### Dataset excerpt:
..........

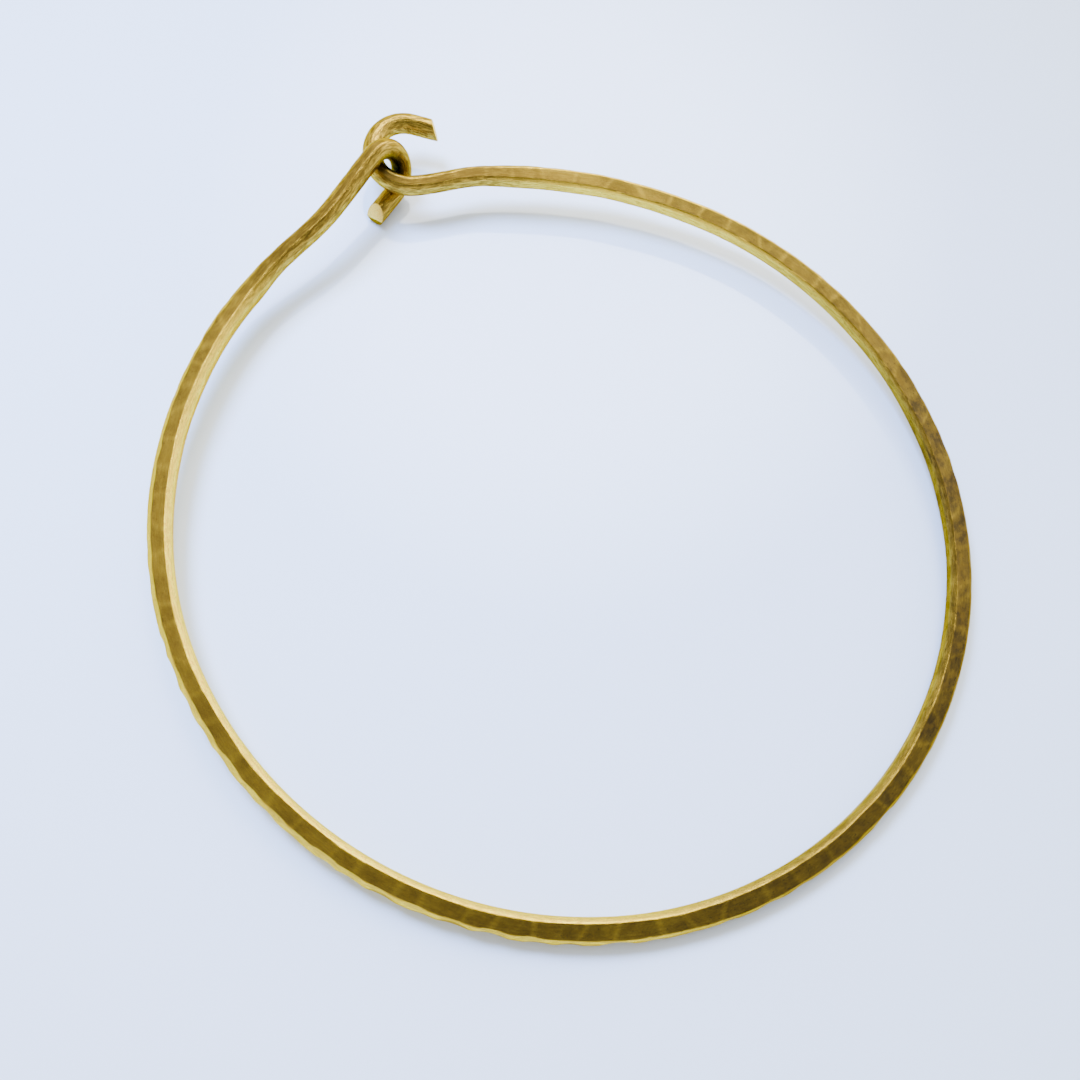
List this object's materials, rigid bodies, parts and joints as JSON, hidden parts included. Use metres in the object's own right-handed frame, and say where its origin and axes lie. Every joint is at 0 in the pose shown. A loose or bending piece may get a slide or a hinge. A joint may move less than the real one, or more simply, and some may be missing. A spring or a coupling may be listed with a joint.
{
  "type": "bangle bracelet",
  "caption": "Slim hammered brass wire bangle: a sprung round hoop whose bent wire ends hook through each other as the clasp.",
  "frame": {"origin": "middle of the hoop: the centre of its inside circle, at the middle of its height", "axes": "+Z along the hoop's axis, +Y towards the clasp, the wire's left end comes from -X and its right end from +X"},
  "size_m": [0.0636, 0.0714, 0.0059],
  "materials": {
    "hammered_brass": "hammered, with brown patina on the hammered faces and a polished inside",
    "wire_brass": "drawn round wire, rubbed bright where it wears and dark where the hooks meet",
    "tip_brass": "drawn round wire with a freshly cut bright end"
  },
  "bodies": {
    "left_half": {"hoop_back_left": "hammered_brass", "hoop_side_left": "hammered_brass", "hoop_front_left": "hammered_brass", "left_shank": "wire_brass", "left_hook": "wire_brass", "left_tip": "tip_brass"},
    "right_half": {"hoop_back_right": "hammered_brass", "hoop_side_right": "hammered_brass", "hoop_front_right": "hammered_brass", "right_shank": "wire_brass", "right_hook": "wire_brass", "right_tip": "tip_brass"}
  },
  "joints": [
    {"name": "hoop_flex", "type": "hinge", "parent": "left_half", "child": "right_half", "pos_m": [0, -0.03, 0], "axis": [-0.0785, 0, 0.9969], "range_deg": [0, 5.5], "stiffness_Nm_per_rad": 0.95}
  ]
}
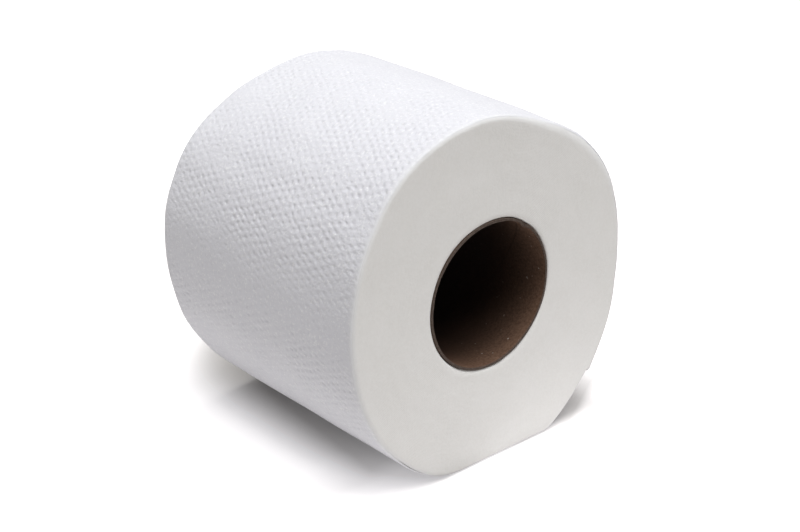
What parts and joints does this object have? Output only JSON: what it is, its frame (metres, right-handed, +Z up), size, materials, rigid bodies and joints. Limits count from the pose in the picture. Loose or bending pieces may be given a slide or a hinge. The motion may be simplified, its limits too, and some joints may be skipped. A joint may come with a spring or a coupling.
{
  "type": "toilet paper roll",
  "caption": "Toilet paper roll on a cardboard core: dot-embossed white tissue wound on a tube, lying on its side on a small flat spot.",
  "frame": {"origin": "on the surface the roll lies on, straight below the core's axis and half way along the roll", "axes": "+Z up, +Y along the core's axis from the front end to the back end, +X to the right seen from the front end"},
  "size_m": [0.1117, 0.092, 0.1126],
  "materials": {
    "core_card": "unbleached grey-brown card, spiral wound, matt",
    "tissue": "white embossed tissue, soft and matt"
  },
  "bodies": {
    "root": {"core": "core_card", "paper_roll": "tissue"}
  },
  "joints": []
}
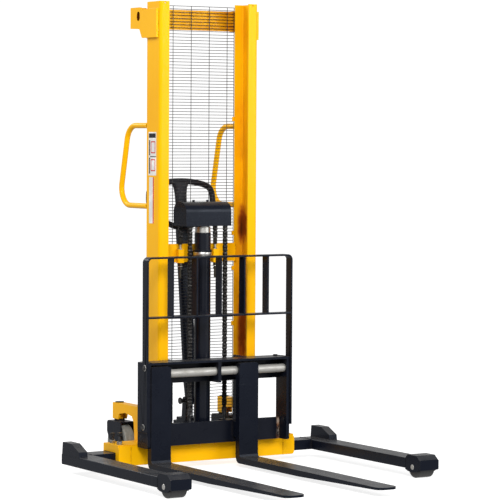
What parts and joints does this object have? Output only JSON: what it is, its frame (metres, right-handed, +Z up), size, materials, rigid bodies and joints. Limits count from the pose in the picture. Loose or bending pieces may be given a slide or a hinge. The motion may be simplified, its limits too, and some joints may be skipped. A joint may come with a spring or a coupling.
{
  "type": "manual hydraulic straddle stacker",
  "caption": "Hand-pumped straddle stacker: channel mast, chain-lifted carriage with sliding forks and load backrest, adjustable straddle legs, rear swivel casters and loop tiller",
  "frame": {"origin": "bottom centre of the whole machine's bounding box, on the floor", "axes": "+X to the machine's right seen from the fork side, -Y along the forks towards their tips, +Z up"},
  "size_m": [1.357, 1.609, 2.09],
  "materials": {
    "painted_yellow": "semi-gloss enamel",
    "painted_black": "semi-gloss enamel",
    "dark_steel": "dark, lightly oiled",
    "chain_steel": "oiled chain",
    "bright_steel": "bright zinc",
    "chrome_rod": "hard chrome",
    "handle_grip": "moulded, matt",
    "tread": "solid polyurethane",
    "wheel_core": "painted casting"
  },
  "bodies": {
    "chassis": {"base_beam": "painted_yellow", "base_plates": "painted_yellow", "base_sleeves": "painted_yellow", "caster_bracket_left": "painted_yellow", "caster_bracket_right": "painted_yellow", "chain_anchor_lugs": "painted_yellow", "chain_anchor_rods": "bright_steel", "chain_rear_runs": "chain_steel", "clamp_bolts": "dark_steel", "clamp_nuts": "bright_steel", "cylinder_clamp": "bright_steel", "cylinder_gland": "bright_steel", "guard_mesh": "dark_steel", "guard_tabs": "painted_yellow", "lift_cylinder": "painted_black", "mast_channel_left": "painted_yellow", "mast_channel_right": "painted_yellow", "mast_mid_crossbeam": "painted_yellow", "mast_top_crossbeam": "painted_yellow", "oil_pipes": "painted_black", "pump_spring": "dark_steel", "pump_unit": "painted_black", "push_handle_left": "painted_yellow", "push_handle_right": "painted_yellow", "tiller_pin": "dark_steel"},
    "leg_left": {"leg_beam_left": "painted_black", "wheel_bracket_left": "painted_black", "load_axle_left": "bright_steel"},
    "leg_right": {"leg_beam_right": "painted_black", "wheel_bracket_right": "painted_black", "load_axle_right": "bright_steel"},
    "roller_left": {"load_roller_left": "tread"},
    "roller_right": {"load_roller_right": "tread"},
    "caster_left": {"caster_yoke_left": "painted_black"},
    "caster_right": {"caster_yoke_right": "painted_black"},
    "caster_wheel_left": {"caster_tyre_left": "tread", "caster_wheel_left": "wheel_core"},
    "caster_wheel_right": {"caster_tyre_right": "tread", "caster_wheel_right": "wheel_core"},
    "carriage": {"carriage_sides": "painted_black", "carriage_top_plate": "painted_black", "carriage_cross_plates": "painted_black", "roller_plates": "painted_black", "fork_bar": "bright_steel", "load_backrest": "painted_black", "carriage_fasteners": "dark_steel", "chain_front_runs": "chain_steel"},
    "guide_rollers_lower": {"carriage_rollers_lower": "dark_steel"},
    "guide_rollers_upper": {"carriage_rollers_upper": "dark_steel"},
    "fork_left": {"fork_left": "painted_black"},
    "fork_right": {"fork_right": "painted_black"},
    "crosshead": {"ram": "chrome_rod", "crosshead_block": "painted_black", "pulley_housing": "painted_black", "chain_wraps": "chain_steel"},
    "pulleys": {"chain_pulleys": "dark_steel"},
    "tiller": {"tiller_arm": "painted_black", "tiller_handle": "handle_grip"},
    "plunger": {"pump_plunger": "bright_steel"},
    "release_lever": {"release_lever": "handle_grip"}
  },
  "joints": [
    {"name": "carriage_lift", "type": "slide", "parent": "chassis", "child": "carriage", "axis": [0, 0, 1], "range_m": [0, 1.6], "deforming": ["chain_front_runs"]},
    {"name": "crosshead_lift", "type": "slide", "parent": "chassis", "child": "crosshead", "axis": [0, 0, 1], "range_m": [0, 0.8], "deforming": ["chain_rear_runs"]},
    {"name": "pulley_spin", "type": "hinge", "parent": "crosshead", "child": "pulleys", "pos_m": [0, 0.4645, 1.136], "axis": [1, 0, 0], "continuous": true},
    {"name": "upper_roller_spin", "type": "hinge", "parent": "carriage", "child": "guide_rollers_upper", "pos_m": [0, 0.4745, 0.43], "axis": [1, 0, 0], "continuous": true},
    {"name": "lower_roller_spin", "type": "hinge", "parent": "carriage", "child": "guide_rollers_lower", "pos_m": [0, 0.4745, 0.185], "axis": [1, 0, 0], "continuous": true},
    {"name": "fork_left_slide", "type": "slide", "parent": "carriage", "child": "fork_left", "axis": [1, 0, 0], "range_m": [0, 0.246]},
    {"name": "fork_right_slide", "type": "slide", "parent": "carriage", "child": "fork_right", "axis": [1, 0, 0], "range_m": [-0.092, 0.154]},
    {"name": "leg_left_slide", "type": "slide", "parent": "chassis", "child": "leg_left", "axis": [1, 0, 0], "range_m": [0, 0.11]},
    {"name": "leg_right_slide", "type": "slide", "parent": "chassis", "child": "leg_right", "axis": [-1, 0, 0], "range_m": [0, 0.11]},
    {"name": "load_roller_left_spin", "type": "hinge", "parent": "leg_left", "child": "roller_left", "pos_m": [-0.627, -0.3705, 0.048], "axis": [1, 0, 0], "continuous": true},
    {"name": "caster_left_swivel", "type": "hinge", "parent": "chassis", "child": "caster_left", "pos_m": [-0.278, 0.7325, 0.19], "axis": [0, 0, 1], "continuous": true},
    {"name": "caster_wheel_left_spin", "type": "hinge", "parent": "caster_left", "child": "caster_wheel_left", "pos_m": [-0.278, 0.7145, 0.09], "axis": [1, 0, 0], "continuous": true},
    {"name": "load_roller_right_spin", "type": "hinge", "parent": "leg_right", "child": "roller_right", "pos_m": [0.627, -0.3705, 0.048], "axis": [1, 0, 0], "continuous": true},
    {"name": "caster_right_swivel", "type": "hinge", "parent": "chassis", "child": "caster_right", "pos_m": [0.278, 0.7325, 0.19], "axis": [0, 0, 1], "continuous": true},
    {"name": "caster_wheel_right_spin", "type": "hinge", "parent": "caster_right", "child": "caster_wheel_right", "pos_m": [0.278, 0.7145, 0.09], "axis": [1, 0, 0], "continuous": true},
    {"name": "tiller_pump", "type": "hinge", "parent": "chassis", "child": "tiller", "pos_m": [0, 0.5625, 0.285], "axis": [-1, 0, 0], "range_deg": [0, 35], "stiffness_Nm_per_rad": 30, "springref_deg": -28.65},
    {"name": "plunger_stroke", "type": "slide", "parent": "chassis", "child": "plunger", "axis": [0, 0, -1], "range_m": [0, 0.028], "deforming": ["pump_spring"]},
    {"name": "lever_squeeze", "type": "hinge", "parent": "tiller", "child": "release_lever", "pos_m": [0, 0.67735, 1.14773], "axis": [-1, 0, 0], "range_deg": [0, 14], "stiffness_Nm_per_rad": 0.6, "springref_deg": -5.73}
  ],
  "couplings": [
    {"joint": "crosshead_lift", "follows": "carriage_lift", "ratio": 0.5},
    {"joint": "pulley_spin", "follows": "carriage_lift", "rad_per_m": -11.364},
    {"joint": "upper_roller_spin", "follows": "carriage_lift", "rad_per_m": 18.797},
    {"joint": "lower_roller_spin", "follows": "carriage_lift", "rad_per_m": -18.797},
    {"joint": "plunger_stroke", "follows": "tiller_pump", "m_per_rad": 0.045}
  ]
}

..........

### DESCRIPTION OF THE TASK:
Identify and copy lines that hold the string "where".

### EXERCISE OUTPUT:
List this object's materials, rigid bodies, parts and joints as JSON, hidden parts included. Use metres in the object's own right-handed frame, and say where its origin and axes lie. Every joint is at 0 in the pose shown. A loose or bending piece may get a slide or a hinge. A joint may move less than the real one, or more simply, and some may be missing. A spring or a coupling may be listed with a joint.
    "wire_brass": "drawn round wire, rubbed bright where it wears and dark where the hooks meet",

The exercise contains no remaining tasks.